Berkhamsted Golf Club
Around the time of the Domesday Book, Berkhamsted was one of the most important settlements in rural southeast England and Henry II once kept court in the town's Norman castle. So it's quite fitting that Berkhamsted Golf Club has a fair amount of history attached.
Berkhamsted Golf Club is set 600 feet up in the Chilterns, within one of the largest expanses of heathland in Hertfordshire and golf on this common land dates back to 1874. In the 1880s, a young schoolteacher called George Gowring, aided by Willie Park Jr., laid out a basic 9-hole golf course. A couple of years later, in 1890, the golf club was officially inaugurated, making it Hertfordshire's oldest golf club alongside Chorleywood, which was also founded in 1890.
As golf grew in popularity around the turn of the 20th century, the club commissioned Harry Colt in 1910 to extend the course to 18 holes. In 1926, the Great Revisionist, James Braid, was called in to redesign and extend the course. “Braid returned in 1931 to offer further advice,” commented authors John F. Moreton and Iain Cumming in James Braid and his Four Hundred Golf Courses, including revising of the 16th [now the 7th] to prevent balls from being sliced into houses which were now bordering the course. His other instructions called for grass bunkers, more humps in the fairways and alterations to some of the greens.”
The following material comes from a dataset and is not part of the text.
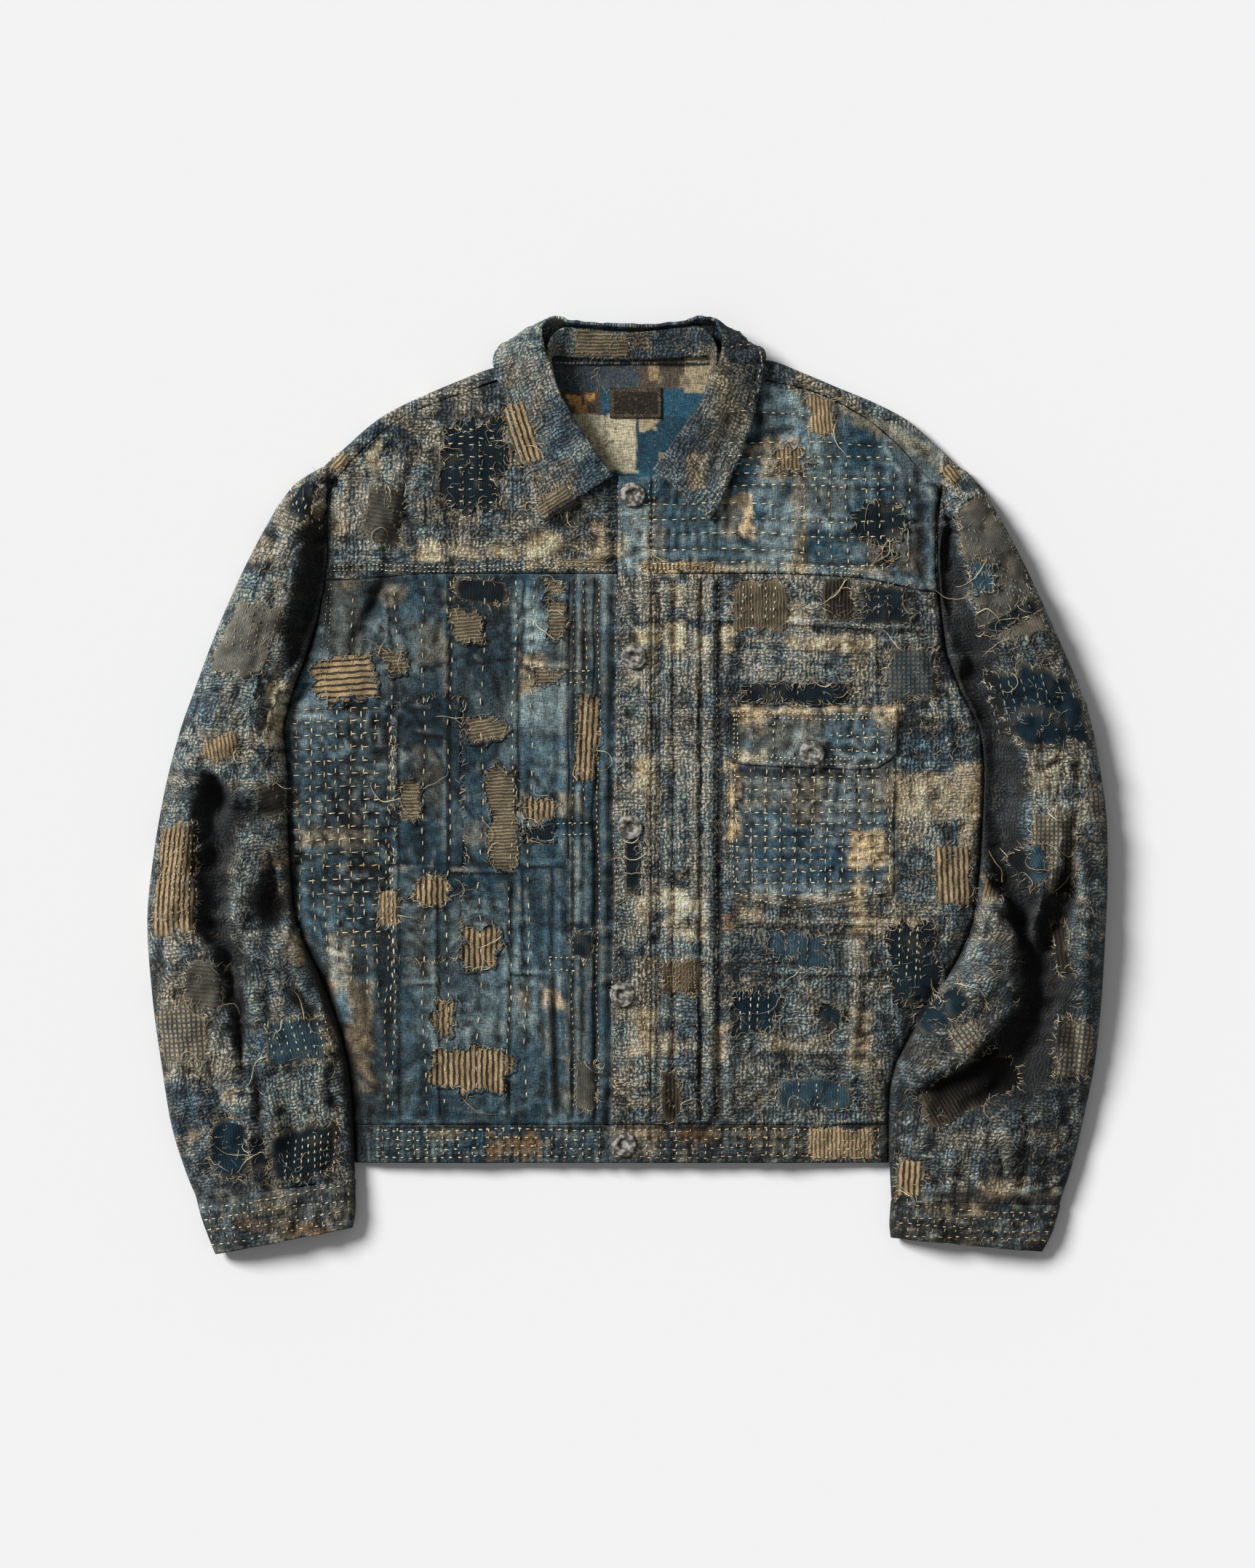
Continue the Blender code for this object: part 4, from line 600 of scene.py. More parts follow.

If you like golf as nature intended, or if sand bunker play is not a strong part of your game, you'll love it here. In the same vein as Royal Ashdown Forest, there is not one single sand trap at Berkhamsted. But don't be lulled into a false sense of security and assume that the golf here is easy. Nature's challenges are in abundance, waiting to test the most able golfer – heather, gorse, bracken and trees.
There's also one Iron Age obstacle that causes an unusual challenge – Grim's Dyke. We're not sure how to classify this Saxon ditch and embankment, which is six to eight feet high in places and comes into play at seven holes, sometimes as an obstacle from the tee and other times for the approach shot. One thing is for sure, it's a unique hazard.
Off the back tees, Berkhamsted measures a healthy 6,683 yards against a par of 71. In order to score well, you'll need to strike the ball well and straight off the tee – there are some lengthy carries across heather – and then, you'll need your best approach play to find the small but fine greens. It's certainly a tough test.
We think Berkhamsted is a course of great charm. It's also a course for all seasons and worthy of its lofty position in our Hertfordshire Best In County rankings.